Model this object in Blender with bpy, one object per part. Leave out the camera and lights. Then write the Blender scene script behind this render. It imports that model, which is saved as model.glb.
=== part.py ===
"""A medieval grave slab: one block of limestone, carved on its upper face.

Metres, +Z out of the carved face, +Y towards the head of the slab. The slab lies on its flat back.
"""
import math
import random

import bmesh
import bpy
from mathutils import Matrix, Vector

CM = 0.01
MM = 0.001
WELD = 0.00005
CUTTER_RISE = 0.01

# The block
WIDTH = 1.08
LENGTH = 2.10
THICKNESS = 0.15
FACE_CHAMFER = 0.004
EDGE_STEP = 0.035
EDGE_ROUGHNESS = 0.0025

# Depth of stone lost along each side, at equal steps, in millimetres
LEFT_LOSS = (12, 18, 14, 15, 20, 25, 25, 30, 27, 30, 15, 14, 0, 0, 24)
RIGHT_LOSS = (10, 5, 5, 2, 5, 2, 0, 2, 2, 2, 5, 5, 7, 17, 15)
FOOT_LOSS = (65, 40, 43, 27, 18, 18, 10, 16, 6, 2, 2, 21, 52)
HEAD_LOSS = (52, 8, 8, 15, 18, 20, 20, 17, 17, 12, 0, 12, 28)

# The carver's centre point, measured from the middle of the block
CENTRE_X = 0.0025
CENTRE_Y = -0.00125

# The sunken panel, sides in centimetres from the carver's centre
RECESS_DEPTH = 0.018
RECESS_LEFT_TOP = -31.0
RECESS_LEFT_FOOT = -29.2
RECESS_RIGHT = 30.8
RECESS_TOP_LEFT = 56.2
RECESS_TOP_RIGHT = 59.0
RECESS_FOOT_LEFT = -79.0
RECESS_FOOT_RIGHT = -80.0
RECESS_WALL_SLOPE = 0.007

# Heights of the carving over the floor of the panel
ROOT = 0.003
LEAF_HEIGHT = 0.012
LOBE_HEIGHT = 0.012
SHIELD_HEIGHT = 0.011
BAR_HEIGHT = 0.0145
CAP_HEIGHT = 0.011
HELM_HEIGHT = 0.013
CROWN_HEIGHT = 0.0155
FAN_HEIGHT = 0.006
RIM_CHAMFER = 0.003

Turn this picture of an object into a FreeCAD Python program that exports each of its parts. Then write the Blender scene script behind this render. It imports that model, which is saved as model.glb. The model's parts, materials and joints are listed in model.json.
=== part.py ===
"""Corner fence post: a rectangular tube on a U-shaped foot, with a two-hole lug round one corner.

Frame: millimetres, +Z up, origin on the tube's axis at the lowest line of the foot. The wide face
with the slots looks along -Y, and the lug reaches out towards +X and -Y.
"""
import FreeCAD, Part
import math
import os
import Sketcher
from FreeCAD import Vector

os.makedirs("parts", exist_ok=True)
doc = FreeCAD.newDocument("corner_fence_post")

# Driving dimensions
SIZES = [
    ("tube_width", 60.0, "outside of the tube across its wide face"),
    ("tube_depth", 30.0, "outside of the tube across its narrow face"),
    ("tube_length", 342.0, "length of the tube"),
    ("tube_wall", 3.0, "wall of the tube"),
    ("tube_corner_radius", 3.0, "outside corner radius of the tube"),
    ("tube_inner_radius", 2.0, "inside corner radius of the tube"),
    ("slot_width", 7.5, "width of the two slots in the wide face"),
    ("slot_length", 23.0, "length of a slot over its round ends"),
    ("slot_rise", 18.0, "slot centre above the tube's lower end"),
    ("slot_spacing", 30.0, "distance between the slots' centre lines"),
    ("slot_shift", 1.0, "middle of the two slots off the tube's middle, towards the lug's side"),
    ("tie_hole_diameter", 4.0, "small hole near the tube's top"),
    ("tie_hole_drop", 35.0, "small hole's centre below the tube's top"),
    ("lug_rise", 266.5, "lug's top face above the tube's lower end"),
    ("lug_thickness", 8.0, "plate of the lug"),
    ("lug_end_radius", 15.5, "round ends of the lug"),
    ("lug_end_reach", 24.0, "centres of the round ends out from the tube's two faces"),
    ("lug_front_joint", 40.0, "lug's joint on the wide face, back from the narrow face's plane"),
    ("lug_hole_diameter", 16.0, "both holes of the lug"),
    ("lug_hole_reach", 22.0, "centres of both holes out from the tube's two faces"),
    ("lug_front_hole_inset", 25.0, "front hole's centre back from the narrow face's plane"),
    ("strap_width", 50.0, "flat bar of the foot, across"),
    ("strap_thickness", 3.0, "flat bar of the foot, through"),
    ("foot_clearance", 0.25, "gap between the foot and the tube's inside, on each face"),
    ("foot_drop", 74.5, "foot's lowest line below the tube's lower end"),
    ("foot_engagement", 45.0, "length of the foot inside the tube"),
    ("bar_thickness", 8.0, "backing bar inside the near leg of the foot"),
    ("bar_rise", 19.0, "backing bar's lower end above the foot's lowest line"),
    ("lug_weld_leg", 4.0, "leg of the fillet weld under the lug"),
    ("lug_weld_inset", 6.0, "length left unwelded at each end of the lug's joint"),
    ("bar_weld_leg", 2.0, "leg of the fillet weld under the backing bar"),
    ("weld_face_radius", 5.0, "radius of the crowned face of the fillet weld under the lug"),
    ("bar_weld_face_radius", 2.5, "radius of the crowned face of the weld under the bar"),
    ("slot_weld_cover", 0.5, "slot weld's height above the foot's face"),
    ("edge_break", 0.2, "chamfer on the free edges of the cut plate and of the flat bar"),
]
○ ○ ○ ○
■ **What is asked**
Reproduce only the lines from the top of the material through the one bearing "Turn this picture", each exactly as it stands.

■ **Response to the exercise**
Model this object in Blender with bpy, one object per part. Leave out the camera and lights. Then write the Blender scene script behind this render. It imports that model, which is saved as model.glb.
=== part.py ===
"""A medieval grave slab: one block of limestone, carved on its upper face.

Metres, +Z out of the carved face, +Y towards the head of the slab. The slab lies on its flat back.
"""
import math
import random

import bmesh
import bpy
from mathutils import Matrix, Vector

CM = 0.01
MM = 0.001
WELD = 0.00005
CUTTER_RISE = 0.01

# The block
WIDTH = 1.08
LENGTH = 2.10
THICKNESS = 0.15
FACE_CHAMFER = 0.004
EDGE_STEP = 0.035
EDGE_ROUGHNESS = 0.0025

# Depth of stone lost along each side, at equal steps, in millimetres
LEFT_LOSS = (12, 18, 14, 15, 20, 25, 25, 30, 27, 30, 15, 14, 0, 0, 24)
RIGHT_LOSS = (10, 5, 5, 2, 5, 2, 0, 2, 2, 2, 5, 5, 7, 17, 15)
FOOT_LOSS = (65, 40, 43, 27, 18, 18, 10, 16, 6, 2, 2, 21, 52)
HEAD_LOSS = (52, 8, 8, 15, 18, 20, 20, 17, 17, 12, 0, 12, 28)

# The carver's centre point, measured from the middle of the block
CENTRE_X = 0.0025
CENTRE_Y = -0.00125

# The sunken panel, sides in centimetres from the carver's centre
RECESS_DEPTH = 0.018
RECESS_LEFT_TOP = -31.0
RECESS_LEFT_FOOT = -29.2
RECESS_RIGHT = 30.8
RECESS_TOP_LEFT = 56.2
RECESS_TOP_RIGHT = 59.0
RECESS_FOOT_LEFT = -79.0
RECESS_FOOT_RIGHT = -80.0
RECESS_WALL_SLOPE = 0.007

# Heights of the carving over the floor of the panel
ROOT = 0.003
LEAF_HEIGHT = 0.012
LOBE_HEIGHT = 0.012
SHIELD_HEIGHT = 0.011
BAR_HEIGHT = 0.0145
CAP_HEIGHT = 0.011
HELM_HEIGHT = 0.013
CROWN_HEIGHT = 0.0155
FAN_HEIGHT = 0.006
RIM_CHAMFER = 0.003

Turn this picture of an object into a FreeCAD Python program that exports each of its parts. Then write the Blender scene script behind this render. It imports that model, which is saved as model.glb. The model's parts, materials and joints are listed in model.json.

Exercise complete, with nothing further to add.